Do you dream of harvesting your own home grown vegetables, but just don’t know where to start? Wondering which vegetables are easy to grow? From pots to plots, there are vegetables to suit gardens of every size. ‘Growing your own’ isn’t complicated. Read our quick overview of our top 10 easy to grow vegetables, then start sowing.
Salad Leaves
Crunchy fresh leaves with a fantastic range of textures and flavors. Try sowing throughout the summer months, and you’ll be cutting fresh leaves for your sandwiches just 3 weeks later! Better still, they will continue growing so you can harvest them again and again.
Scallions and Radishes
Okay, so we cheated by listing these together but they are both so easy and quick growing that we couldn’t resist! Spice up your salads with scallions and peppery radish. Scallions and radishes make easy vegetables to grow in pots, or sow them directly into the ground throughout the summer for a succession of crunchy, colorful crops.
Potatoes
A really fun crop to grow! Plant potatoes during late February and March in potato bags that are only part filled with compost. When the green shoots begin to appear above the soil, simply cover them with more compost. Repeat this until the bag is full, and then you only need remember to water them! The fun comes at the end of the season, 10 to 20 weeks later, when the foliage starts to yellow and die back. Tip the bag out and rummage around in the soil to collect up your own home grown potatoes. Potatoes are such easy vegetables to grow at home!
Peas
Peas are a trouble free crop that enjoy cooler weather. Sow them directly into the ground from March to June and look forward to the incredible sweet flavor of fresh picked peas from June to August. All they require is support for their stems – simply erect some chicken wire or netting between supports at each end of the row. You’ll be amazed at how good fresh peas taste and the more that you pick them, the more they produce!
Mint
Well if you’re growing potatoes and peas then you might as well grow the garnish as well! Mint is so vigorous that it will grow on almost any moist soil so it’s best to keep it in a pot to stop it spreading too far. Use it fresh picked from the plant or you can freeze it in ice cubes to use later on.
Fava Beans
What could be simpler! Sow fava beans in spring in small 3-inch pots of compost, and within a few weeks these quick growing beans will make sturdy plants that can be planted out in the garden. If that sounds like too much work then sow them directly in the ground. Watch the bees pollinate their pretty flowers and before you know it you will be harvesting a bumper crop of fresh picked beans from June onward, with a flavor that puts supermarket beans to shame.
Runner Beans
Almost as simple as fava beans and you can sow them in the same way. Runner beans are climbers so give them plenty of space and train them onto wires or a plant support frame. Keep them well watered and they will reward you with a constant supply in summer. Regular picking is essential – but that won’t be a problem when they taste so good!
Onions and Garlic
These crops are virtually maintenance free and really are such easy vegetables to grow!
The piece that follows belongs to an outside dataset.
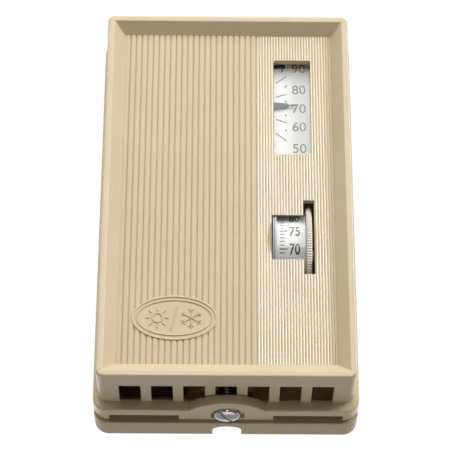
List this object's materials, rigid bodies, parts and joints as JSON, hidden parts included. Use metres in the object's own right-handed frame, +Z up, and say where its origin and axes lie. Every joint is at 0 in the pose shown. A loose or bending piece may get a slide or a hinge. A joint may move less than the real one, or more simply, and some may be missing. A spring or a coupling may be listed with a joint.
{
  "type": "wall thermostat",
  "caption": "Upright beige wall thermostat with a ribbed lift-off cover, a thermometer window, a setpoint thumbwheel with a numbered drum, and vents at the bottom.",
  "frame": {"origin": "on the back of the base, on the wall, level with the middle of the cover's front", "axes": "+Z up, +X to the right as seen from the room, +Y into the wall; the front faces -Y"},
  "size_m": [0.073, 0.0313, 0.1208],
  "materials": {
    "cover_plastic": "moulded beige plastic with a satin gloss, ribbed on the front",
    "base_plastic": "moulded beige plastic, satin",
    "clear_plastic": "clear polished plastic",
    "dial_white": "white enamel on sheet metal with black printing",
    "drum_white": "white plastic with black printing",
    "wheel_cream": "cream plastic, finely knurled rim",
    "pointer_black": "black enamel",
    "spring_steel": "plain spring steel",
    "plain_steel": "zinc-plated steel",
    "screw_chrome": "bright plated steel",
    "brass": "plain brass",
    "bimetal": "bimetal strip, copper-toned",
    "contact_silver": "silver contact alloy",
    "board_brown": "brown insulating board",
    "magnet_grey": "dark sintered magnet"
  },
  "bodies": {
    "base": {"base_plate": "base_plastic", "cover_clip_left": "spring_steel", "cover_clip_right": "spring_steel", "shaft_bracket_left": "plain_steel", "bracket_screw_left": "plain_steel", "shaft_bracket_right": "plain_steel", "bracket_screw_right": "plain_steel", "lever_bracket": "plain_steel", "lever_pin": "spring_steel", "fixed_contact": "brass", "contact_screw": "contact_silver", "blade_magnet": "magnet_grey", "terminal_board": "board_brown", "terminal_plate_1": "brass", "terminal_screw_1": "plain_steel", "terminal_plate_2": "brass", "terminal_screw_2": "plain_steel", "terminal_plate_3": "brass", "terminal_screw_3": "plain_steel", "terminal_plate_4": "brass", "terminal_screw_4": "plain_steel", "anticipator_card": "board_brown", "anticipator_wire": "spring_steel", "anticipator_rivet": "brass"},
    "cover": {"cover_shell": "cover_plastic", "thermometer_lens": "clear_plastic", "setpoint_lens": "clear_plastic", "screw_nut": "plain_steel", "thermometer_dial": "dial_white", "thermometer_coil": "bimetal", "thermometer_bracket": "spring_steel", "coil_anchor": "brass", "dial_screw_upper": "plain_steel", "dial_screw_lower": "plain_steel"},
    "cover_screw": {"cover_screw": "screw_chrome"},
    "pointer": {"thermometer_pointer": "pointer_black", "pointer_staff": "spring_steel"},
    "setpoint": {"setpoint_drum": "drum_white", "thumbwheel": "wheel_cream", "setpoint_shaft": "plain_steel", "setpoint_cam": "brass", "shaft_clip": "spring_steel"},
    "lever": {"follower_lever": "spring_steel", "bimetal_blade": "bimetal", "moving_contact": "contact_silver"},
    "anticipator": {"anticipator_arm": "brass"}
  },
  "joints": [
    {"name": "cover_slide", "type": "slide", "parent": "base", "child": "cover", "axis": [0, -1, 0], "range_m": [0, 0.04]},
    {"name": "cover_screw_turn", "type": "hinge", "parent": "cover", "child": "cover_screw", "pos_m": [0.0003, -0.0121, -0.06], "axis": [0, 0, 1], "range_deg": [-360, 0]},
    {"name": "pointer_turn", "type": "hinge", "parent": "cover", "child": "pointer", "pos_m": [0.003, -0.024, 0.0305], "axis": [0, 1, 0], "range_deg": [-38, 45]},
    {"name": "setpoint_turn", "type": "hinge", "parent": "base", "child": "setpoint", "pos_m": [0.02, -0.016, -0.01375], "axis": [1, 0, 0], "range_deg": [-96, 62]},
    {"name": "lever_turn", "type": "hinge", "parent": "base", "child": "lever", "pos_m": [0.0057, -0.006, -0.0035], "axis": [1, 0, 0], "range_deg": [-2.2, 2.9]},
    {"name": "anticipator_turn", "type": "hinge", "parent": "base", "child": "anticipator", "pos_m": [-0.019, -0.0045, 0.006], "axis": [0, 1, 0], "range_deg": [-45, 45]}
  ],
  "couplings": [
    {"joint": "lever_turn", "follows": "setpoint_turn", "ratio": -0.03}
  ]
}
Simply plant onion bulbs and individual garlic cloves on well drained soil in spring or autumn – then leave them to it! In late summer when the foliage yellows and dies back, you can lift them and dry them in the sun before storing them. What could be easier?
Tomatoes
Tomato plants are so quick that you can almost watch them grow so they are the ideal easy vegetable for kids to grow. Choose a bush variety like ‘Cherry Cascade’ that can be planted in hanging baskets and window boxes. Bush varieties don’t require training or side-shooting so you only need to feed and water them. If you don’t feel confident enough to grow them from seed then order tomato plug plants.
Beetroot
For an easy to grow root vegetable try beetroot. Often used in salads but equally tasty eaten warm and freshly boiled as a vegetable. Beetroot can be sown directly into moist ground from March to July. As they grow, thin the seedlings to about 3 inches apart. From May to September you can look forward to harvesting your own colorful, succulent beetroot.